Scott Pruitt, Trump's former administrator of the Environmental Protection Agency, was corrupt beyond belief, using his position for personal benefit and grossly abusing taxpayer money to fund a comically lavish lifestyle. He also opened the EPA's doors to corporate polluters, giving handouts to the fossil fuel industry at the expense of the environment and public health.
Our objective was to get Pruitt fired — pure and simple. We focused our attention on Congress, which has the constitutional authority to impeach government officials. We aimed to amplify and crystallize the narrative of his corruption.
When news broke that Pruitt had rented a condominium from the wife of a fossil fuel lobbyist for $50 a night, we jumped on the story. Our goal was to make it politically impossible for Pruitt to remain in his position. We wanted to make Pruitt the poster boy for inept Trumpian corruption.
As soon as the condo story broke, we brainstormed with our communications team about how to turn it into a cultural moment. We decided to use art and irony to highlight this example of Pruitt's corruption and make him the symbol of the Trump Administration's unethical behavior.
We created a poster that parodied a cheesy real estate ad. We advertised a "Luxury condo on Capitol Hill for $50 a night!" with the tagline "Live luxuriously for cheap—just like Scott!" The poster showed Scott Pruitt posing in front of a condo, with a phone number to call for more information, which actually directed people to the EPA's main press office line.

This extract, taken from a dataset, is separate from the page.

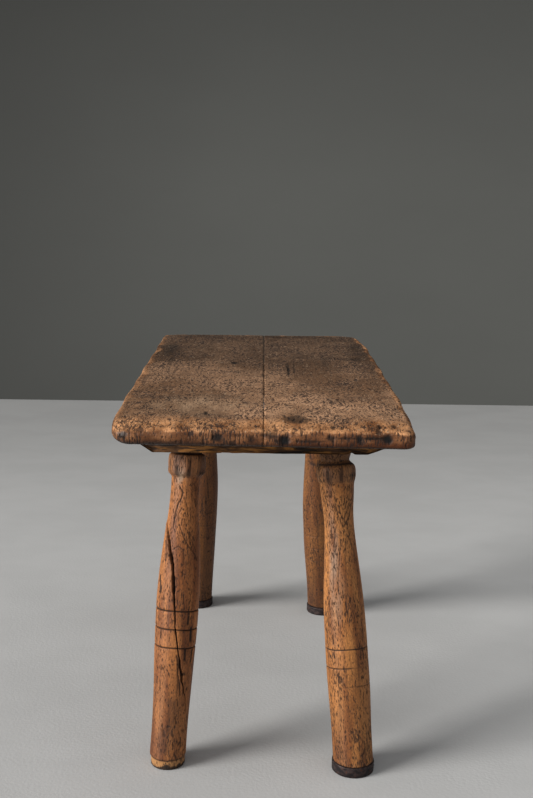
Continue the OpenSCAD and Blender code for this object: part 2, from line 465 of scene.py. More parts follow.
# A board's mesh: distances between its lines across it and along it, and how many there are
# up it. The underside has every third line only. Closer lines lie near its ends and the seam.
ACROSS_STEP = 0.85
ALONG_STEP = 1.6
BOARD_LEVELS = 19
UNDER_STEP = 3
NEAR_END = (0, 0.9, 1.8)
NEAR_SEAM = (0, 0.3, 0.6, 1.1, 1.8)
# Where the right side begins to draw in towards the rear, over what length, and how far
TAPER_START = 165
TAPER_LENGTH = 115
TAPER_DEPTH = 10
# Radius of the seat's corners seen from above, by the sign of x and y
CORNERS = {(-1, -1): 18, (1, -1): 12, (-1, 1): 4, (1, 1): 7}

# Dark knots, bruises and shakes, and one painted shadow line low on the front face: place x, y,
# z, half size along x, y, z, depth, darkness
SEAT_MARKS = (
    (-31.5, 50, 350, 3.5, 9, 30, 0.7, 0.9),
    (28.5, 10, 350, 1.6, 42, 30, 0.7, 0.8),
    (35, 12, 350, 1.3, 38, 30, 0.4, 0.45),
    (108.5, 82, 350, 8, 16, 30, 0.3, 0.45),
    (-112.5, 150, 350, 8, 60, 30, 0.2, 0.45),
    (31, -245, 350, 12, 12, 30, 0.4, 0.75),
    (71, 80, 350, 4, 60, 30, 0.1, 0.3),
    (-104, 60, 350, 3, 32, 30, 0.2, 0.45),
    (3, -25, 350, 4, 7, 30, 0.3, 0.5),
    (-50, -223, 350, 1.6, 8, 30, 0.6, 0.9),
    (-38, -281, 341, 5, 9, 4.5, 0.9, 0.95),
    (-9, -281, 340, 3, 9, 5, 0.4, 0.6),
    (8, -281, 346, 7, 7, 4, 1.2, 0.8),
    (19.5, -281, 340, 5.5, 9, 8, 1.6, 1.0),
    (58.5, -281, 342, 3.5, 9, 3.5, 0.8, 0.85),
    (71, -281, 342, 8, 9, 1.4, 0.5, 0.75),
    # A painted shadow line low on the front face
    (42, -281, 338.5, 16, 9, 1.2, 0.4, 0.7),
    (83, -281, 341, 3.5, 9, 5, 0.9, 0.95),
    (95, -281, 342, 13, 9, 1.5, 0.6, 0.85),
    (106.5, -281, 341, 5, 9, 5, 1.0, 1.0),
    (-121, -279, 343, 5, 9, 5, 0.6, 0.85),
    (99, -275, 348, 2.5, 9, 4, 0.6, 0.8),
    (61, -268, 350, 2.2, 6, 30, 0.6, 0.85),
    (69, -270, 350, 1.5, 4, 30, 0.5, 0.8),
    (101, -265, 350, 1.8, 7, 30, 0.6, 0.85),
    (114, -263, 350, 1.8, 6, 30, 0.5, 0.8),
)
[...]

The "Just like Scott Pruitt" posters were intentionally unbranded — without a Friends of the Earth logo — for several reasons: so they really looked like real estate ads, to maintain the look and feel of genuine grassroots activist art and to increase the chances that the posters would be shared online.
We asked local activists in Washington, D.C. to wheatpaste more than 500 copies of our posters overnight (the evening of April 5). They were purposely placed where we knew reporters and Congressional staff would see them on the way to work: near the Capitol, near Scott Pruitt's home in Eastern Market and around the EPA headquarters. We made it virtually impossible for anyone walking in those areas to not see the poster.
The "Just Like Scott Pruitt" posters were both an early success and a gift that kept on giving.
Early the next morning (April 6), reporters who saw the posters on their way to work at the Capitol began tweeting out pictures, with lines such as "Spotted on Capitol Hill" and "DC shade on a sunny day." It started with the New York Times, moved to Capitol Hill publications and then exploded through the mainstream media. As more reporters saw the posters around the city, tweets and retweets increased rapidly. One tweet alone got 6,000 retweets and over 13,000 likes.
D.C. locals used activist-oriented hashtags like #activistart, which had not been associated with previous, more heavily branded campaigns. Soon after, local Washington, D.C. publications like The Hill and PoPville did standalone pieces about the poster campaign.
But the poster's profile kept building. Over the following week, more than 15 high-profile news outlets used the poster, unaccredited, as the graphic for their pieces on Pruitt's corruption scandals, including The New York Times, Vox, The Washington Post, Politico, Buzzfeed and Vice News.
We literally made Scott Pruitt the poster boy for corruption. On July 5, Scott Pruitt resigned as administrator of the EPA.
As a Google search still shows to this day, Friends of the Earth's communications team — and especially its art director Josette Matoto — created a lasting meme for Pruitt and Trump's corruption.